Editor's Note: Click here to read Professor Succo's first Mr. Practical.

Dear Mr. Practical,

I am truly bearish now, although as you always caution, I am not shorting stocks, for who knows how far sentiment can take prices. Personally, I have taken your advice and sold as much of my inflated assets as I rationally can. I have sold all of my real-estate except for my primary residence and all of my stocks (what little I had) and have put the money into treasuries. I am even getting a little yield now, so I have sold my t-bills and am now in one-year paper.

I still own gold, around 7% of my assets, but have liquidated some profits. That looks to be a mistake as it looks like the Fed has decided to print money at all costs, creating more debt and over-capacity. As a result of that decision, the market will demand higher and higher short term rates to finance our deficits. The market still thinks the Fed will stop raising rates soon, so when that realization hits things could get sloppy quickly.

And of course I have no debt, for I want control of my assets.

So I have about 40% of my money (whatever that is) in treasuries, 15% in real-estate (which I cannot sell, or just will not), around 7% in gold, and the rest in my hedge fund. As you know, our hedge fund is set up for an increase in volatility.

Financial analysis on TV is like watching a game show, except in this game show the contestants have much to lose. Pundits spend no time at all on risk, time horizon, or objective. It is typical of a mania, a socio-economic phenomenon that occurs at market tops where participants are oblivious to risk and only have attention for return. People don't even remember Dan Dorfman, but he is back in another suit.

And so I wait.

Any other input would be appreciated.

Yours Truly,


Dear John,

I remain in Switzerland as a place of the least evils and have not changed my asset allocation. Around 70% of my assets are in Swiss two-year bonds yielding only 1.8%. Some would consider that irrational, but as I have taught you it is not about the yield (which everyone chases), but about a currency's relative performance.

And of course I remain 20% in gold. This one is a tough call, but even in a correction I will hold it long term.

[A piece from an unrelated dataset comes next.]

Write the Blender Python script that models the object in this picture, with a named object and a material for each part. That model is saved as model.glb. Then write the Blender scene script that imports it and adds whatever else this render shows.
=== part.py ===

I have tried to convince you to hedge most of your assets against a fall in the dollar. You may still have some time as nearly every other country is inflating as fast or faster than the U.S. currently is, but it is only a matter of time. A country with as much debt as the U.S. will devalue its currency ever more to pay off that debt. This is a de-facto default and will not be avoided. So you should still consider over time selling dollars to buy Swiss francs. I know your reluctance is borne of sentimentality, but that has no room in protecting your assets.

That being said, I will not admonish you as you have done everything else right and your hedge fund, although it has business and clearing risk (which you have decided to accept and I respect that) should provide some protection of your assets.

The macro environment remains amazing and untenable. As the credit contraction begins in the west, we will see the flip-side of the 90's.

As always, I remain away from the crowd, but not against it.